| Raw records |
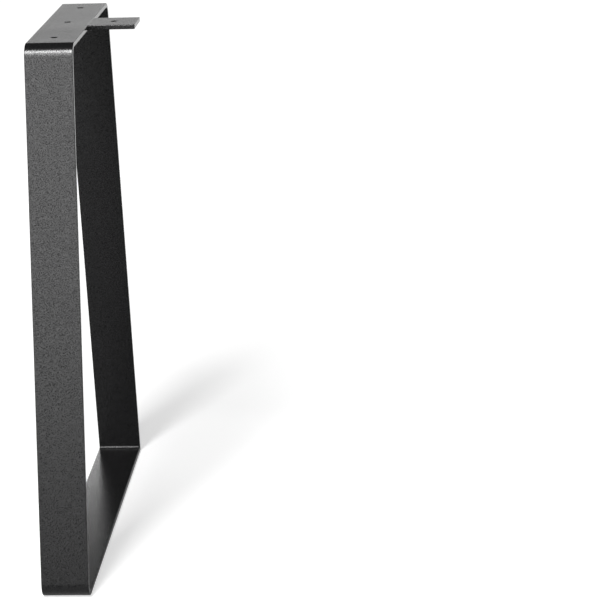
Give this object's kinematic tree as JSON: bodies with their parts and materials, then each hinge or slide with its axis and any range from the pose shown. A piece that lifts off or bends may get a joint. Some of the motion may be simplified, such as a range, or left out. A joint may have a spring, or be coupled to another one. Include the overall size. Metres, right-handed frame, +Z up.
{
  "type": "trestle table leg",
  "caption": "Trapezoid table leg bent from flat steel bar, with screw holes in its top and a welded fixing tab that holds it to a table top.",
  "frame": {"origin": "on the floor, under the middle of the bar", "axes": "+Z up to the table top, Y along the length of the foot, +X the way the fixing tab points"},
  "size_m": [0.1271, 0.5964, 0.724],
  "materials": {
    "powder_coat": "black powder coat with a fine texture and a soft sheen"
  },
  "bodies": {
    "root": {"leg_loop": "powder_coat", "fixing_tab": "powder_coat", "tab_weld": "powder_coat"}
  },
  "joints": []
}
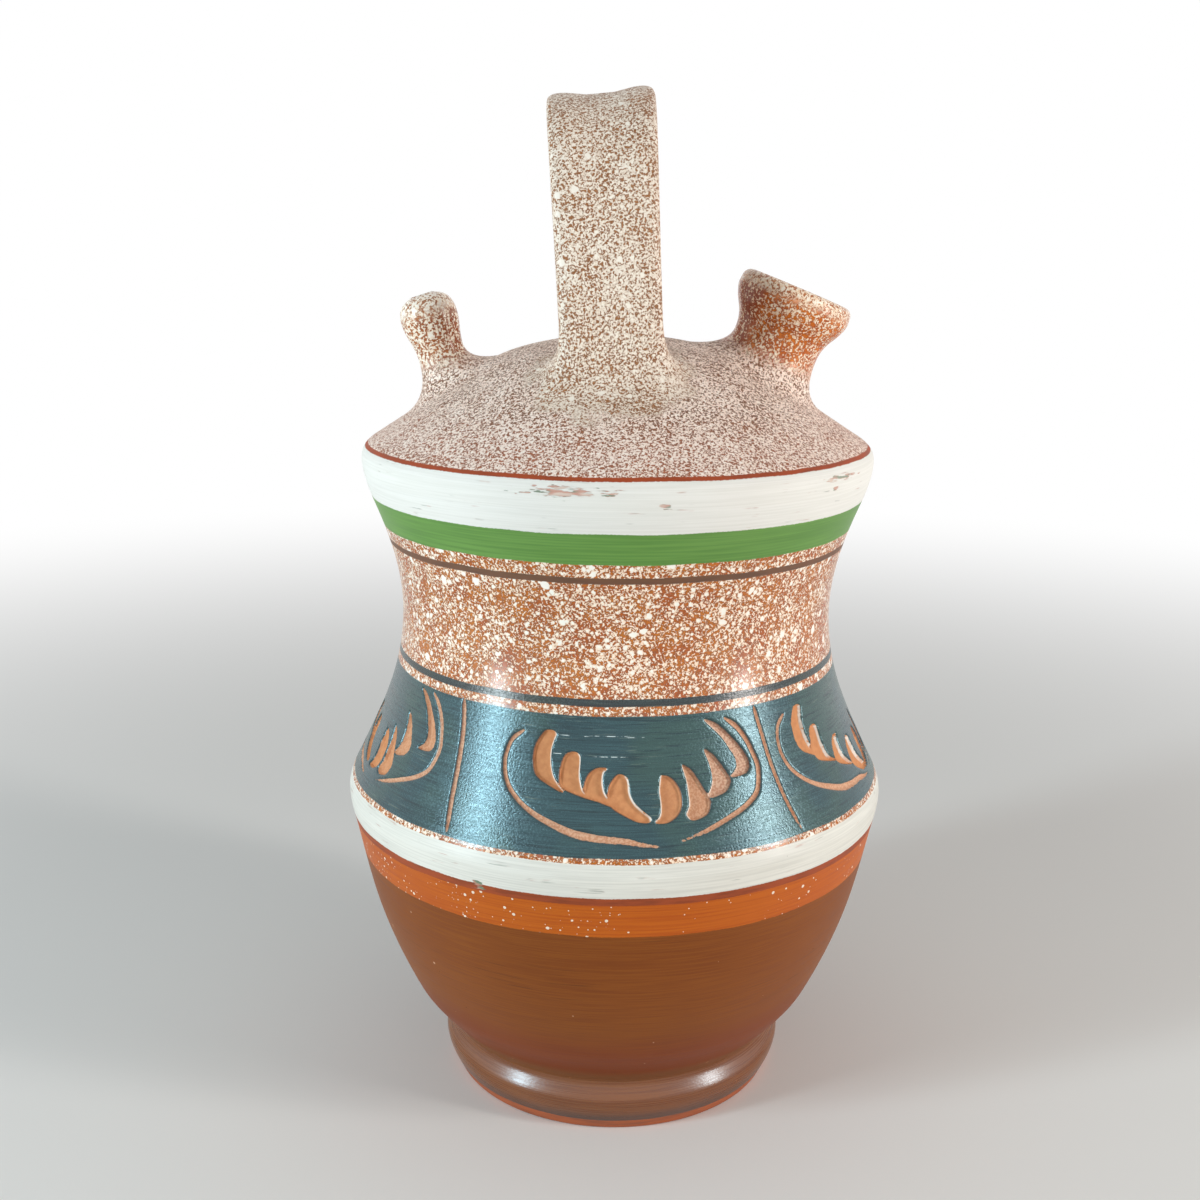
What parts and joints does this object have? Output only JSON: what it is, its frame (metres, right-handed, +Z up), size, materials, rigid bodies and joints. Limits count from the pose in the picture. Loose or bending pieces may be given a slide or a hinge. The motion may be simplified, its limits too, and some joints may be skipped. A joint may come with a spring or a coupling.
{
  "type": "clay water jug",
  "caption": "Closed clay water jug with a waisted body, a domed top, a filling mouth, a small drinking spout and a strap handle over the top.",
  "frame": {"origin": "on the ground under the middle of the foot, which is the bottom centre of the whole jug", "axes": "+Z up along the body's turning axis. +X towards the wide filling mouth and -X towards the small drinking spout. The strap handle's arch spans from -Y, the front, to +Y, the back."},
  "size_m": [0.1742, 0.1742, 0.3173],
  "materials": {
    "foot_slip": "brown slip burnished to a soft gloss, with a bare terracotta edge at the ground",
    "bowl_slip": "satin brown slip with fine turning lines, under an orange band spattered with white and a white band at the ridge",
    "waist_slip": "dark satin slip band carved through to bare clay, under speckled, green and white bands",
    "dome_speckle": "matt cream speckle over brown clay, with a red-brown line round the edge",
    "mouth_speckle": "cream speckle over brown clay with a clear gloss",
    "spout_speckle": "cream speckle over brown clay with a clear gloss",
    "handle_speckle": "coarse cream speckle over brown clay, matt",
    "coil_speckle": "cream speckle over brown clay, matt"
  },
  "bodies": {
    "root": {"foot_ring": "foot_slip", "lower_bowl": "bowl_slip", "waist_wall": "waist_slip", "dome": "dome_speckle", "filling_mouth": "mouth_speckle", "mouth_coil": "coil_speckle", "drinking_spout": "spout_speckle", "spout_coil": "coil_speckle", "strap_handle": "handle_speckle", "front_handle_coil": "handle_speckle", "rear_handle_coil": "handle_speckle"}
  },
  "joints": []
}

| Task prompt |
Reproduce each entry word for word.

| Finished task |
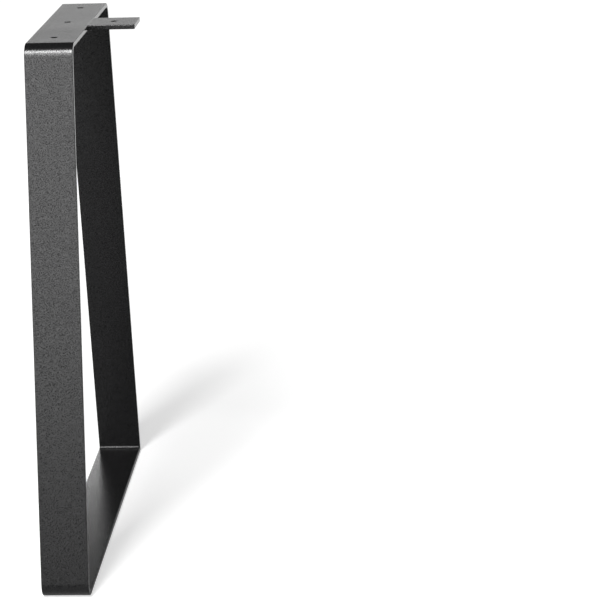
Give this object's kinematic tree as JSON: bodies with their parts and materials, then each hinge or slide with its axis and any range from the pose shown. A piece that lifts off or bends may get a joint. Some of the motion may be simplified, such as a range, or left out. A joint may have a spring, or be coupled to another one. Include the overall size. Metres, right-handed frame, +Z up.
{
  "type": "trestle table leg",
  "caption": "Trapezoid table leg bent from flat steel bar, with screw holes in its top and a welded fixing tab that holds it to a table top.",
  "frame": {"origin": "on the floor, under the middle of the bar", "axes": "+Z up to the table top, Y along the length of the foot, +X the way the fixing tab points"},
  "size_m": [0.1271, 0.5964, 0.724],
  "materials": {
    "powder_coat": "black powder coat with a fine texture and a soft sheen"
  },
  "bodies": {
    "root": {"leg_loop": "powder_coat", "fixing_tab": "powder_coat", "tab_weld": "powder_coat"}
  },
  "joints": []
}
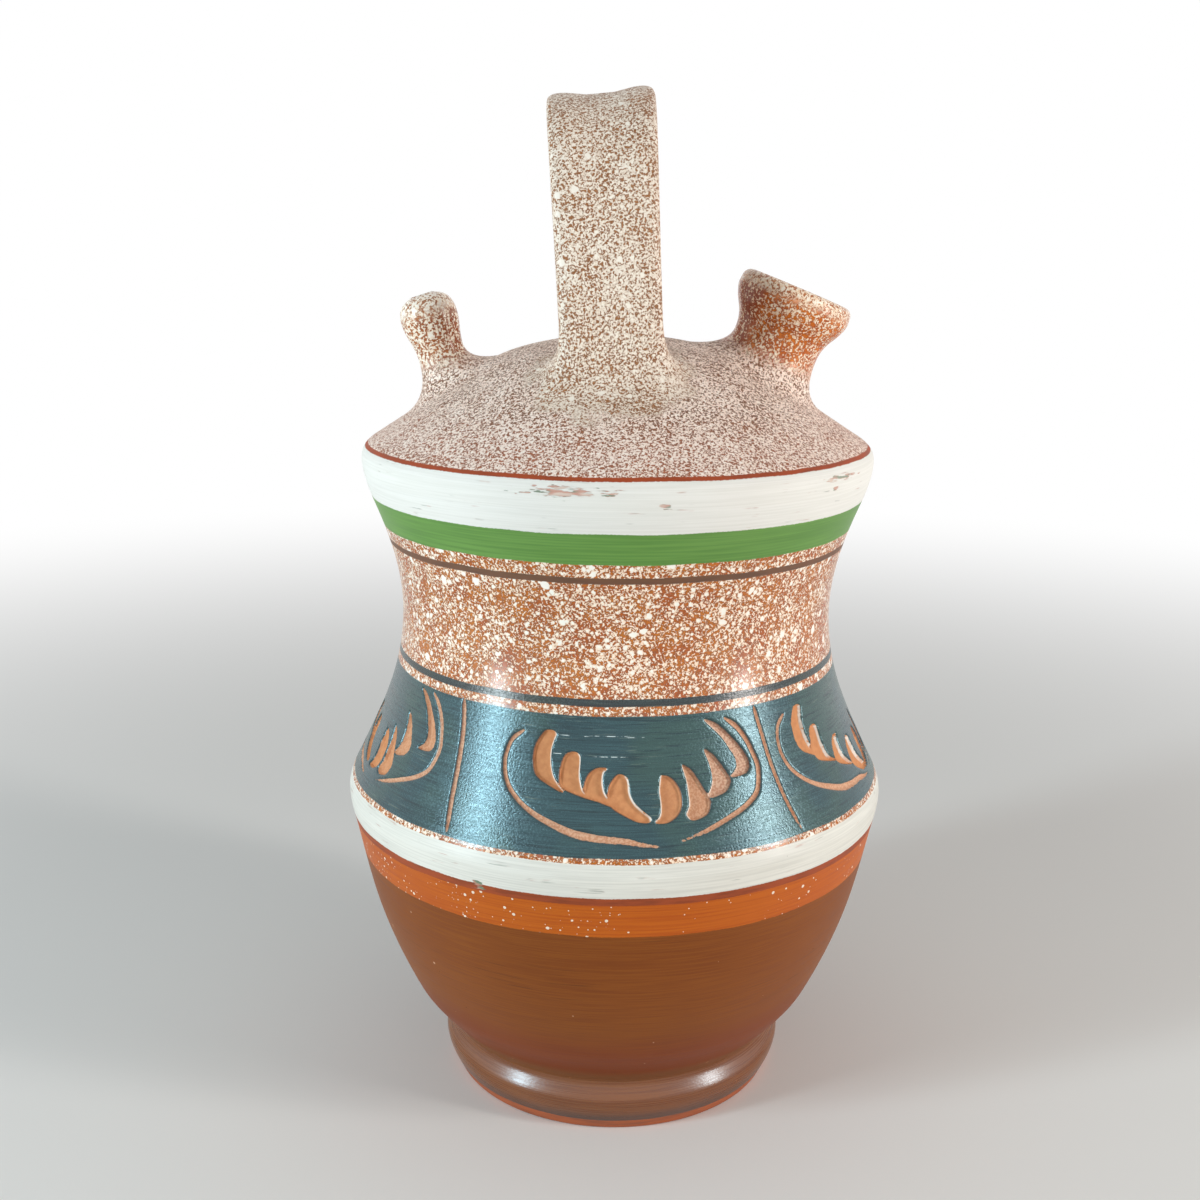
What parts and joints does this object have? Output only JSON: what it is, its frame (metres, right-handed, +Z up), size, materials, rigid bodies and joints. Limits count from the pose in the picture. Loose or bending pieces may be given a slide or a hinge. The motion may be simplified, its limits too, and some joints may be skipped. A joint may come with a spring or a coupling.
{
  "type": "clay water jug",
  "caption": "Closed clay water jug with a waisted body, a domed top, a filling mouth, a small drinking spout and a strap handle over the top.",
  "frame": {"origin": "on the ground under the middle of the foot, which is the bottom centre of the whole jug", "axes": "+Z up along the body's turning axis. +X towards the wide filling mouth and -X towards the small drinking spout. The strap handle's arch spans from -Y, the front, to +Y, the back."},
  "size_m": [0.1742, 0.1742, 0.3173],
  "materials": {
    "foot_slip": "brown slip burnished to a soft gloss, with a bare terracotta edge at the ground",
    "bowl_slip": "satin brown slip with fine turning lines, under an orange band spattered with white and a white band at the ridge",
    "waist_slip": "dark satin slip band carved through to bare clay, under speckled, green and white bands",
    "dome_speckle": "matt cream speckle over brown clay, with a red-brown line round the edge",
    "mouth_speckle": "cream speckle over brown clay with a clear gloss",
    "spout_speckle": "cream speckle over brown clay with a clear gloss",
    "handle_speckle": "coarse cream speckle over brown clay, matt",
    "coil_speckle": "cream speckle over brown clay, matt"
  },
  "bodies": {
    "root": {"foot_ring": "foot_slip", "lower_bowl": "bowl_slip", "waist_wall": "waist_slip", "dome": "dome_speckle", "filling_mouth": "mouth_speckle", "mouth_coil": "coil_speckle", "drinking_spout": "spout_speckle", "spout_coil": "coil_speckle", "strap_handle": "handle_speckle", "front_handle_coil": "handle_speckle", "rear_handle_coil": "handle_speckle"}
  },
  "joints": []
}